Voici quelques morceaux choisis, que j'ai notés au fil de ma lecture :

"Deux fois par jour, un pauvre diable est jeté par-dessus bord dans les basses eaux de la rade et rejoint les quais à la nage, en quête d'un verre, d'une putain, et d'un nouvel employeur, sans doute dans cet ordre." (p. 16)

"La dernière chose dont un homme sans souvenirs a besoin, c'est de s'en faire de nouveaux." (p. 45)

"S'il pouvait se reposer, rassembler ses forces, alors il arriverait à décider laquelle de ces options conviendrait le mieux. Il serait alors en mesure de choisir la chose à faire au lieu de simplement la faire." (p. 73)

"Pour les gens comme Vévoda, la bonté est une ressource exploitable, comme le charbon ou le zinc." (p. 84)

"Ce n'est pas une route très fréquentée ; elle l'a été un jour, il y a des siècles, mais elle ne l'est plus - routes et chemins de fer ont emmené les gens dans d'autres directions."(p. 128)

"Une bénédiction de son amnésie : il n'a aucune connaissance de quelque relation que ce soit avec les autres, et donc pas à craindre qu'elle ne soit rompue, pas de relation à établir, pas de relation perdue à regretter. Quelle chance d'être protégé contre de telles choses, d'ignorer le sentiment d'abandon ressenti par quelqu'un d'autre." (p. 130)

"Ce que je me demande [...] c'est si ces gens du journal étaient conscients d'imprimer des mensonges." (p. 149)

"Nous inventons des histoires parce qu'elles nous aident à exister dans le chaos du monde." (p. 151)

"S'il faut mourir, que ce soit sur une plage, bon Dieu." (p. 185)

"C'était juste quelqu'un qui essayait de faire ce qui le rendait heureux et gérer avec ce qui le rendait triste." (p. 281)

"C'est drôle, se dit-il, quelquefois il se fait remarquer par ceux qui ont bu, et non par ceux qui sont sobres." (p. 311)

"Alors peut-être qu'on devrait se saouler.
- Ne cause pas dans le vide, mec. Tu dis où & quand, c'est tout.
" (p. 311)

"Comment vous faites pour lire les nouvelles d'hier un jour comme aujourd'hui ?" (p. 311)

"L'important, c'est ce que tu fais, pas comment on t'appelle." (p. 347)

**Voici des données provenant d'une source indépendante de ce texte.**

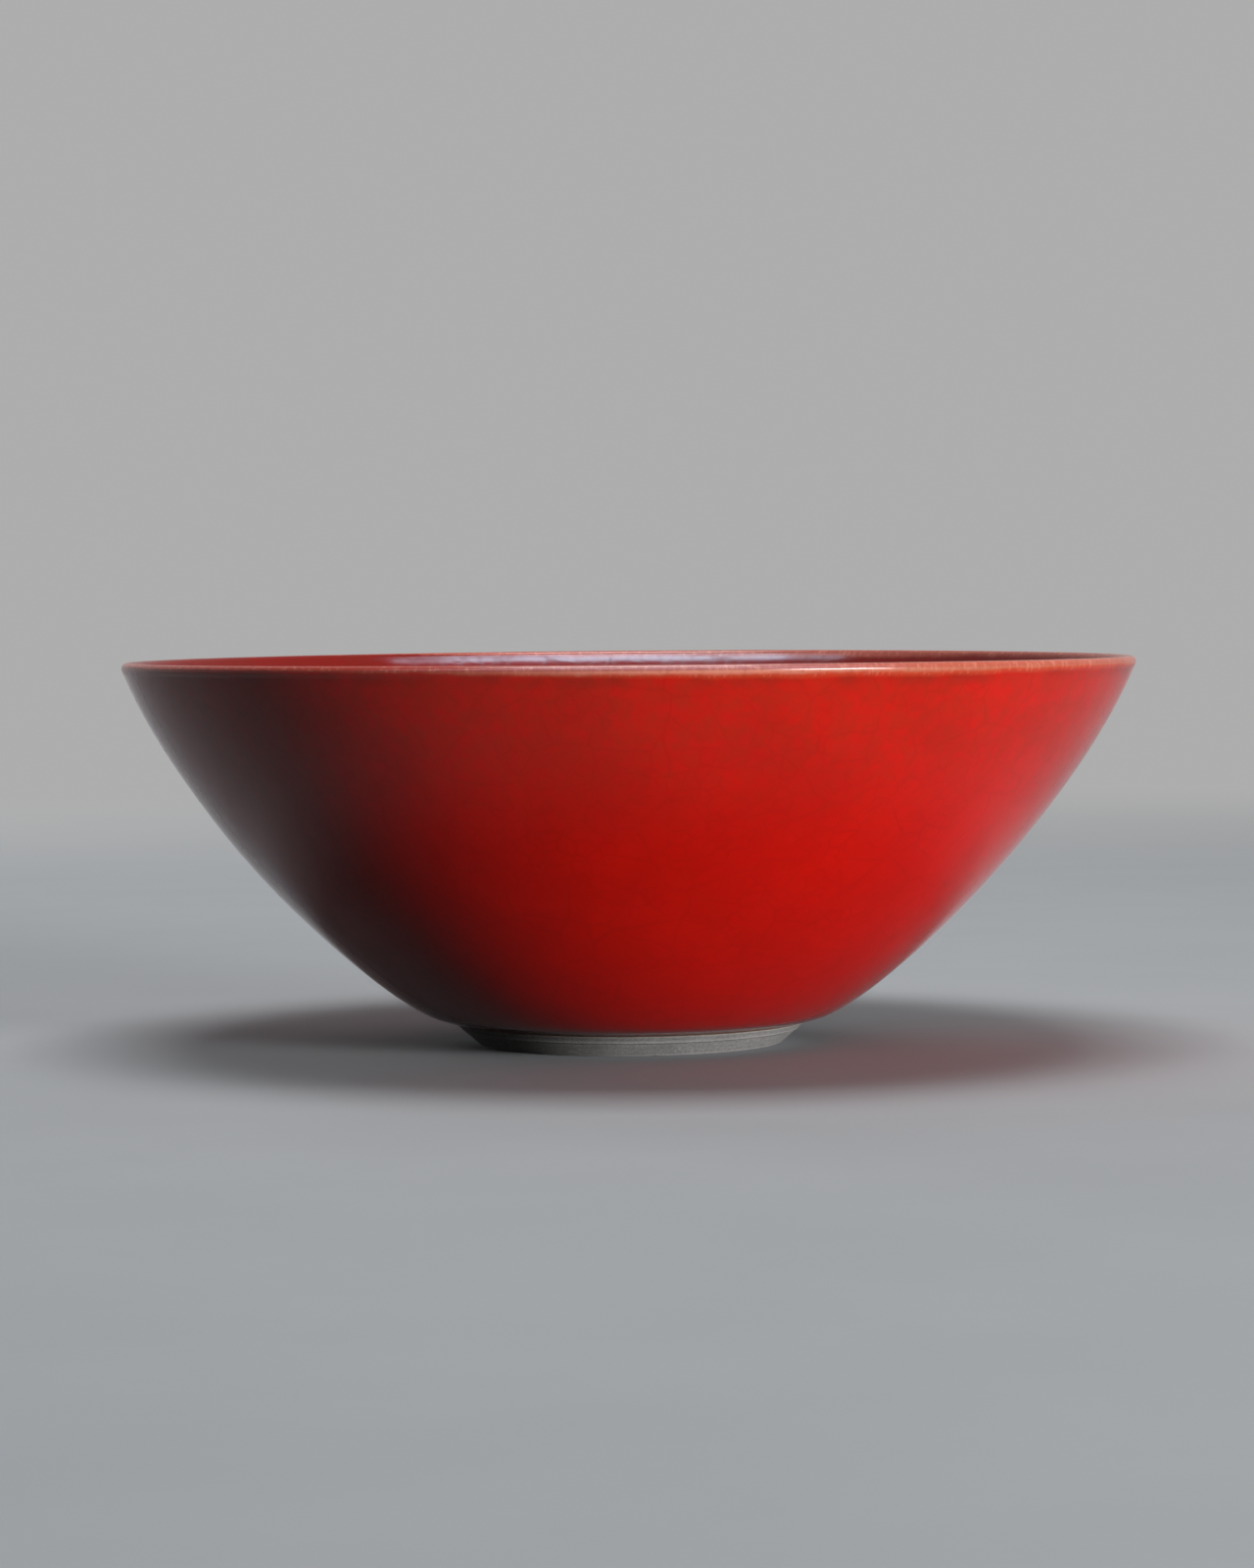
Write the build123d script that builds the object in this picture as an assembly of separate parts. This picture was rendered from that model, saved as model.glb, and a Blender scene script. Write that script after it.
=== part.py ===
from build123d import *
import math
import os

# A wheel-thrown bowl on a turned foot ring, with a coat outside, a coat inside and a thin coat
# over the lip. Everything is a half section turned about the upright axis.
# The origin is on the axis, in the plane of the foot's contact face. Millimetres and degrees.

# Lip and overall size
rim_radius = 90.0            # widest radius, at the lip
bowl_height = 68.6           # table to the crest of the lip
lip_thickness = 2.0          # across the rounded lip, coat included
lip_lean = 67.5              # lean of the wall under the lip, up from level
lip_band_run = 0.65          # straight part of the lip's band, on each face of the wall
lip_coat_thickness = 0.3     # where the coat has run thin
lip_stretches = 4            # equal stretches of curve that make up the lip's rounding

# Outside of the wall
shoulder_lean = 5.0          # lean of the wall where it leaves the foot, up from level
shoulder_radius = 14.1       # of the turn from there into the flare
flare_lean = 29.5            # lean of the wall where its flare starts
flare_run_share = 0.21       # pull of the flare's lean on the wall's curve, of its chord
wall_run_share = 0.31        # pull of the lip's lean on the wall's curve, of its chord
outer_coat_thickness = 0.45  # at the foot, where the coat is thickest

# Inside of the wall and the floor
floor_thickness = 4.8        # at the axis, coat included
floor_radius = 27.0          # level part of the floor
floor_run_share = 0.23       # pull of the level floor on the inner curve, of its chord
inner_run_share = 0.18       # pull of the lip's lean on the inner curve, of its chord
inner_coat_thickness = 0.45  # on the floor, where the coat has pooled

# Foot ring
foot_contact_radius = 26.8   # outer edge of the contact face
foot_ring_width = 3.0        # across the contact face
foot_height = 4.2            # table to the lower edge of the outer coat
foot_lean = 41.0             # lean of the ring's outer face, up from level
foot_inner_lean = 75.0       # lean of the ring's inner face, up from level
foot_edge_radius = 0.6       # worn outer edge of the contact face
foot_inner_edge_radius = 0.5
foot_corner = 0.8            # chamfer where the ring's inner face meets the well

# Groove between the foot ring and the body, and the turned line on the ring
seam_drop = 0.42             # lower edge of the coat to the middle of the groove
groove_width = 0.36
groove_depth = 0.22
ridge_drop = 1.2             # middle of the groove to the turned line
ridge_width = 0.36
ridge_height = 0.1

# Well under the floor
well_rise = 0.6              # how far the well's ceiling domes up from the ring to the axis

seam_height = foot_height - seam_drop
well_height = seam_height + well_rise
floor_height = well_height + floor_thickness
lip_radius = lip_thickness / 2
lip_centre = Vector(rim_radius - lip_radius, 0, bowl_height - lip_radius)


def at(radius, height):
    """A point of the half section."""
    return Vector(radius, 0, height)


def lean_direction(lean):
    """The way up and outwards along a face that leans this far up from level."""
    angle = math.radians(lean)
    return Vector(math.cos(angle), 0, math.sin(angle))


def outward(lean):
    """The way out of a face on the bowl's outside that leans this far up from level."""
    angle = math.radians(lean)
    return Vector(math.sin(angle), 0, -math.cos(angle))


def rounding(centre, radius, lean, turn):
    """A round stretch of a face, from where it has one lean to where it has turned further."""
    start = centre + outward(lean) * radius
    end = centre + outward(lean + turn) * radius
    reach = radius * math.tan(math.radians(turn / 4)) * 4 / 3
    leaving = start + lean_direction(lean) * reach
    arriving = end - lean_direction(lean + turn) * reach
    return Edge.make_bezier(start, leaving, arriving, end)


def curve_between(start, start_lean, start_share, end, end_share):
    """A curve that leaves its start at one lean and reaches its end at the lip's lean."""
    chord = (end - start).length
    leaving = start + lean_direction(start_lean) * (start_share * chord)
    arriving = end - lean_direction(lip_lean) * (end_share * chord)
    return Edge.make_bezier(start, leaving, arriving, end)


def turned(edges, name):
    """The named solid that a closed half section makes when it turns about the axis."""
    solid = revolve(Face(Wire(edges)), Axis.Z)
    solid.label = name
    return solid


def ring_edge(contact_radius, edge_radius, lean, side):
    """The rounded edge of the contact face: a point half way round it, and its upper end.

    side is 1 on the ring's outer face and -1 on its inner face.
    """
    centre = at(contact_radius, edge_radius)
    down = math.radians(90)
    end_angle = math.radians(lean) - down
    half_angle = (end_angle - down) / 2
    half = centre + Vector(side * math.cos(half_angle), 0, math.sin(half_angle)) * edge_radius
    end = centre + Vector(side * math.cos(end_angle), 0, math.sin(end_angle)) * edge_radius
    return half, end


def bevel_radius(height):
    """Radius of the foot's outer face at a height."""
    _, edge_end = ring_edge(foot_contact_radius, foot_edge_radius, foot_lean, 1)
    return edge_end.X + (height - edge_end.Z) / math.tan(math.radians(foot_lean))


def well_radius(height):
    """Radius of the ring's inner face at a height."""
    _, edge_end = ring_edge(
        foot_contact_radius - foot_ring_width, foot_inner_edge_radius, foot_inner_lean, -1
    )
    return edge_end.X - (height - edge_end.Z) / math.tan(math.radians(foot_inner_lean))


well_edge = at(well_radius(seam_height - foot_corner) - foot_corner, seam_height)
seam_edge = at(bevel_radius(seam_height) - groove_depth, seam_height)
coat_edge = at(bevel_radius(foot_height), foot_height)
shoulder_centre = coat_edge - outward(shoulder_lean) * shoulder_radius


def outer_curves(foot_inset, lip_inset):
    """The outside from the foot to the lip's band, inset from the finished face.

    A round shoulder turns out of the foot, and the wall flares from it to the lip.
    """
    turn = flare_lean - shoulder_lean
    shoulder = rounding(shoulder_centre, shoulder_radius - foot_inset, shoulder_lean, turn)
    end = band_end(lip_radius - lip_inset)
    wall = curve_between(shoulder @ 1, flare_lean, flare_run_share, end, wall_run_share)
    return shoulder, wall


def inner_curve(floor_inset, lip_inset):
    """The inside of the wall from the level floor to the lip's band, inset the same way."""
    start = at(floor_radius, floor_height - floor_inset)
    end = band_end(lip_inset - lip_radius)
    return curve_between(start, 0, floor_run_share, end, inner_run_share)


def lip_side(offset):
    """Where the lip's rounding meets the wall, this far out from the lip's centre."""
    return lip_centre + outward(lip_lean) * offset


def band_end(offset):
    """The lower end of the lip's band, this far out from the line through the lip's centre."""
    return lip_side(offset) - lean_direction(lip_lean) * lip_band_run


def lip_outline(radius):
    """Up the band on the outside, over the crest of the lip and down the band on the inside."""
    turn = 180 / lip_stretches
    return [
        Edge.make_line(band_end(radius), lip_side(radius)),
        *[rounding(lip_centre, radius, lip_lean + turn * step, turn) for step in range(lip_stretches)],
        Edge.make_line(lip_side(-radius), band_end(-radius)),
    ]


def make_clay_body():
    """The wall and floor under the coats, with the well below and half of the foot's groove."""
    shoulder, wall = outer_curves(outer_coat_thickness, lip_coat_thickness)
    inside = inner_curve(inner_coat_thickness, lip_coat_thickness)
    ceiling = at(0, well_height)
    floor = at(0, floor_height - inner_coat_thickness)
    groove_top = seam_height + groove_width / 2
    groove_end = at(bevel_radius(groove_top), groove_top)
    return turned(
        [
            Edge.make_bezier(ceiling, at(well_edge.X / 2, well_height), well_edge),
            Edge.make_line(well_edge, seam_edge),
            Edge.make_line(seam_edge, groove_end),
            Edge.make_line(groove_end, coat_edge),
            Edge.make_line(coat_edge, shoulder @ 0),
            shoulder,
            wall,
            *lip_outline(lip_radius - lip_coat_thickness),
            inside,
            Edge.make_line(inside @ 0, floor),
            Edge.make_line(floor, ceiling),
        ],
        "clay_body",
    )


def make_foot_ring():
    """The turned ring: contact face, worn edges, leaning faces, turned line and groove."""
    inner_contact = at(foot_contact_radius - foot_ring_width, 0)
    outer_contact = at(foot_contact_radius, 0)
    outer_half, outer_end = ring_edge(foot_contact_radius, foot_edge_radius, foot_lean, 1)
    inner_half, inner_end = ring_edge(
        inner_contact.X, foot_inner_edge_radius, foot_inner_lean, -1
    )
    ridge = seam_height - ridge_drop
    ridge_foot = ridge - ridge_width / 2
    ridge_top = ridge + ridge_width / 2
    groove_foot = seam_height - groove_width / 2
    outer_face = Polyline(
        outer_end,
        at(bevel_radius(ridge_foot), ridge_foot),
        at(bevel_radius(ridge), ridge) + outward(foot_lean) * ridge_height,
        at(bevel_radius(ridge_top), ridge_top),
        at(bevel_radius(groove_foot), groove_foot),
        seam_edge,
    )
    inner_face = Polyline(
        well_edge,
        at(well_radius(seam_height - foot_corner), seam_height - foot_corner),
        inner_end,
    )
    return turned(
        [
            Edge.make_line(inner_contact, outer_contact),
            Edge.make_three_point_arc(outer_contact, outer_half, outer_end),
            *outer_face.edges(),
            Edge.make_line(seam_edge, well_edge),
            *inner_face.edges(),
            Edge.make_three_point_arc(inner_end, inner_half, inner_contact),
        ],
        "foot_ring",
    )


def make_outer_coat():
    """The coat on the outside of the wall, from the foot to the lip's band."""
    shoulder, wall = outer_curves(0, 0)
    bedded_shoulder, bedded_wall = outer_curves(outer_coat_thickness, lip_coat_thickness)
    return turned(
        [
            shoulder,
            wall,
            Edge.make_line(wall @ 1, bedded_wall @ 1),
            bedded_wall,
            bedded_shoulder,
            Edge.make_line(bedded_shoulder @ 0, shoulder @ 0),
        ],
        "outer_coat",
    )


def make_inner_coat():
    """The coat on the inside of the wall and on the floor."""
    finished = inner_curve(0, 0)
    bedded = inner_curve(inner_coat_thickness, lip_coat_thickness)
    floor_top = at(0, floor_height)
    floor_bed = at(0, floor_height - inner_coat_thickness)
    return turned(
        [
            Edge.make_line(floor_top, finished @ 0),
            finished,
            Edge.make_line(finished @ 1, bedded @ 1),
            bedded,
            Edge.make_line(bedded @ 0, floor_bed),
            Edge.make_line(floor_bed, floor_top),
        ],
        "inner_coat",
    )


def make_lip_coat():
    """The thin coat that wraps the lip."""
    clay_radius = lip_radius - lip_coat_thickness
    return turned(
        [
            *lip_outline(lip_radius),
            Edge.make_line(band_end(-lip_radius), band_end(-clay_radius)),
            *lip_outline(clay_radius),
            Edge.make_line(band_end(clay_radius), band_end(lip_radius)),
        ],
        "lip_coat",
    )


pieces = [
    make_clay_body(),
    make_foot_ring(),
    make_outer_coat(),
    make_inner_coat(),
    make_lip_coat(),
]

os.makedirs("parts", exist_ok=True)
for piece in pieces:
    export_step(piece, f"parts/{piece.label}.step")
    print(piece.label, round(piece.volume), "cubic mm")
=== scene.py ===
import math

import bpy
from mathutils import Matrix, Vector, noise


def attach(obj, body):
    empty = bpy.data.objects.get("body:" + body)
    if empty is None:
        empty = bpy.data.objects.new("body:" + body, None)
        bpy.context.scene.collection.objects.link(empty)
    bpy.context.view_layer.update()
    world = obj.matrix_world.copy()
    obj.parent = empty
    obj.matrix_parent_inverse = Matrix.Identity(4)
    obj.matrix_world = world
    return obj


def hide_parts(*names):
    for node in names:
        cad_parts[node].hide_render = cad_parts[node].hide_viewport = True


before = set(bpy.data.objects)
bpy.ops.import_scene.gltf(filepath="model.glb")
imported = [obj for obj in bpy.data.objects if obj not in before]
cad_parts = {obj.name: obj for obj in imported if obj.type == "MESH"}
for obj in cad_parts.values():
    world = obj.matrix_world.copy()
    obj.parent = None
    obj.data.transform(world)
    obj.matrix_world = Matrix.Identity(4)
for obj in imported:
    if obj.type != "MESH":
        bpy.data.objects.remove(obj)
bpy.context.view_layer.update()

MM = 0.001             # a millimetre in the scene's metres

# The bowl's sizes, in millimetres and degrees. A lean is up from level.
RIM_RADIUS = 90.0
BOWL_HEIGHT = 68.6
LIP_THICKNESS = 2.0
LIP_LEAN = 67.5
LIP_BAND_RUN = 0.65               # straight part of the lip's band, on each face of the wall
LIP_COAT = 0.3

SHOULDER_LEAN = 5.0               # of the wall where it leaves the foot
SHOULDER_RADIUS = 14.1
FLARE_LEAN = 29.5                 # of the wall where its flare starts
FLARE_RUN_SHARE = 0.21            # pulls of the two leans on the wall's curve, of its chord
WALL_RUN_SHARE = 0.31
WALL_COAT = 0.45

FLOOR_THICKNESS = 4.8
FLOOR_RADIUS = 27.0               # level part of the floor
FLOOR_RUN_SHARE = 0.23            # pulls of the floor and the lip on the inner curve, of its chord
INNER_RUN_SHARE = 0.18

FOOT_CONTACT_RADIUS = 26.8
FOOT_RING_WIDTH = 3.0
FOOT_HEIGHT = 4.2                 # to the lower edge of the outer coat
FOOT_LEAN = 41.0
FOOT_INNER_LEAN = 75.0
FOOT_EDGE_RADIUS = 0.6
FOOT_INNER_EDGE_RADIUS = 0.5
FOOT_CORNER = 0.8                 # chamfer where the ring's inner face meets the well
SEAM_DROP = 0.42                  # lower edge of the coat to the middle of the groove
GROOVE_WIDTH = 0.36
GROOVE_DEPTH = 0.22
RIDGE_DROP = 1.2                  # middle of the groove to the turned line
RIDGE_WIDTH = 0.36
RIDGE_HEIGHT = 0.1
WELL_RISE = 0.6                   # how far the well's ceiling domes up from the ring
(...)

"S'ils avaient besoin de leur histoire, c'est parce qu'ils n'avaient rien d'autre. Réfléchis à ce que fait Vévoda : il aide les gens à remodeler leur monde par des moyens dynamiques. Par des moyens inventifs. Il propose des modèles de compréhension. Il y a destruction, d'accord, mais elle est au service de..." (p. 376)

"Quelle est l'histoire qu'il se raconte ? Qu'il est un homme sur un bateau au bord de la civilisation? Qu'il est un homme naviguant au bord d'une vie qui n'aurait jamais dû être la sienne ?" (p. 387)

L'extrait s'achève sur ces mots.